● Exercise task
Quote the whole listing word for word, please.

(CAD and scene scripts)

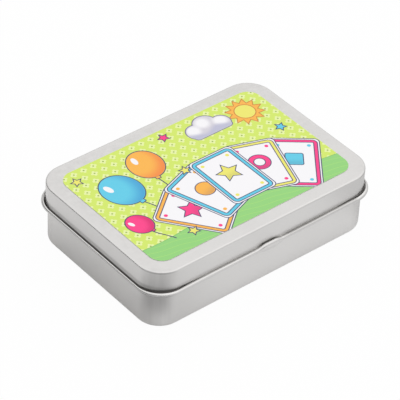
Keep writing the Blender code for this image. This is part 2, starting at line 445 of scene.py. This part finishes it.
for side in (-1, 1):
    middle = side * HINGE.x
    window = block(
        "wall_window",
        (middle - STRAP_WIDTH / 2, WALL_WIDTH / 2 - WINDOW_INSIDE, HINGE.z - WINDOW_BELOW),
        (middle + STRAP_WIDTH / 2, WALL_WIDTH / 2 + WINDOW_OUTSIDE, HINGE.z + WINDOW_ABOVE),
    )
    join(tin, window, "DIFFERENCE")
    tools.append(window)

    # The strap leaves the wall at its root, straight to where its line touches the loop round the wire.
    root = Vector((WALL_WIDTH / 2 - WALL_INSET - SHEET / 2 - HINGE.y, -STRAP_ROOT))
    loop_radius = WIRE_RADIUS + STRAP_PLAY + SHEET / 2
    touches = math.degrees(math.atan2(root.y, root.x) + math.acos(loop_radius / root.length))
    mesh = bmesh.new()
    rows = [
        [mesh.verts.new((middle + end * STRAP_WIDTH / 2, HINGE.y + y, HINGE.z + z)) for end in (-1, 1)]
        for y, z in [tuple(root), *arc(0, 0, loop_radius, touches, STRAP_END, 30)]
    ]
    for before, after in zip(rows, rows[1:]):
        mesh.faces.new((before[0], before[1], after[1], after[0]))
    strap = placed("hinge_strap", mesh)
    thicken(strap, 0)
    join(tin, strap, "UNION")
    tools.append(strap)
settle(tin, tools)
tin.data.materials.append(bright_tin)
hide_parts("tin_body")
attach(tin, "tin")


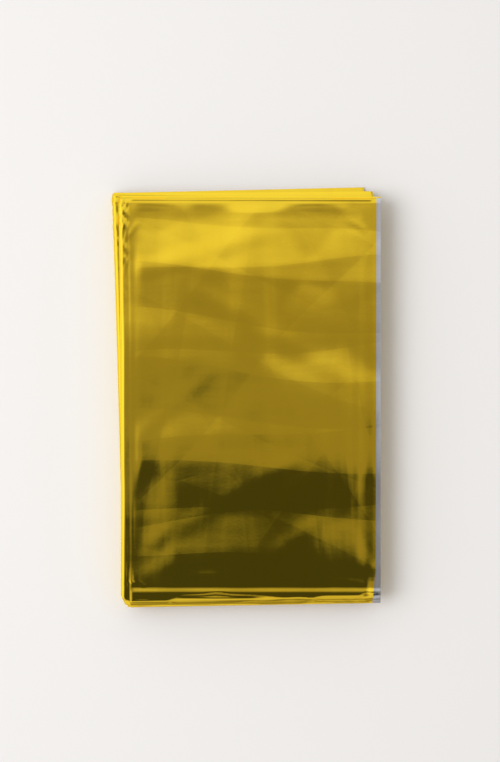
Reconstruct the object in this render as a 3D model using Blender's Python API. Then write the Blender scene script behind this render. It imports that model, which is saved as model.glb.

● Result of this exercise
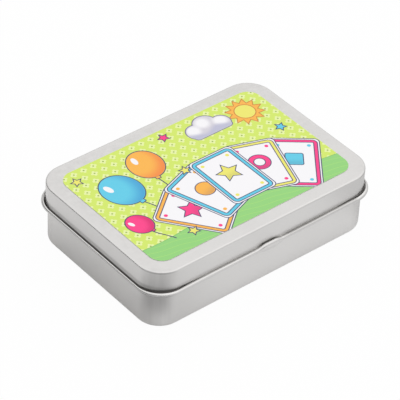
Keep writing the Blender code for this image. This is part 2, starting at line 445 of scene.py. This part finishes it.
for side in (-1, 1):
    middle = side * HINGE.x
    window = block(
        "wall_window",
        (middle - STRAP_WIDTH / 2, WALL_WIDTH / 2 - WINDOW_INSIDE, HINGE.z - WINDOW_BELOW),
        (middle + STRAP_WIDTH / 2, WALL_WIDTH / 2 + WINDOW_OUTSIDE, HINGE.z + WINDOW_ABOVE),
    )
    join(tin, window, "DIFFERENCE")
    tools.append(window)

    # The strap leaves the wall at its root, straight to where its line touches the loop round the wire.
    root = Vector((WALL_WIDTH / 2 - WALL_INSET - SHEET / 2 - HINGE.y, -STRAP_ROOT))
    loop_radius = WIRE_RADIUS + STRAP_PLAY + SHEET / 2
    touches = math.degrees(math.atan2(root.y, root.x) + math.acos(loop_radius / root.length))
    mesh = bmesh.new()
    rows = [
        [mesh.verts.new((middle + end * STRAP_WIDTH / 2, HINGE.y + y, HINGE.z + z)) for end in (-1, 1)]
        for y, z in [tuple(root), *arc(0, 0, loop_radius, touches, STRAP_END, 30)]
    ]
    for before, after in zip(rows, rows[1:]):
        mesh.faces.new((before[0], before[1], after[1], after[0]))
    strap = placed("hinge_strap", mesh)
    thicken(strap, 0)
    join(tin, strap, "UNION")
    tools.append(strap)
settle(tin, tools)
tin.data.materials.append(bright_tin)
hide_parts("tin_body")
attach(tin, "tin")


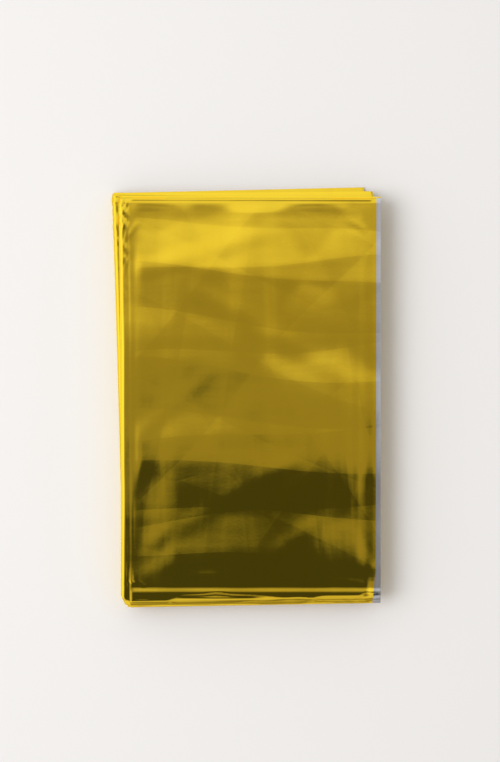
Reconstruct the object in this render as a 3D model using Blender's Python API. Then write the Blender scene script behind this render. It imports that model, which is saved as model.glb.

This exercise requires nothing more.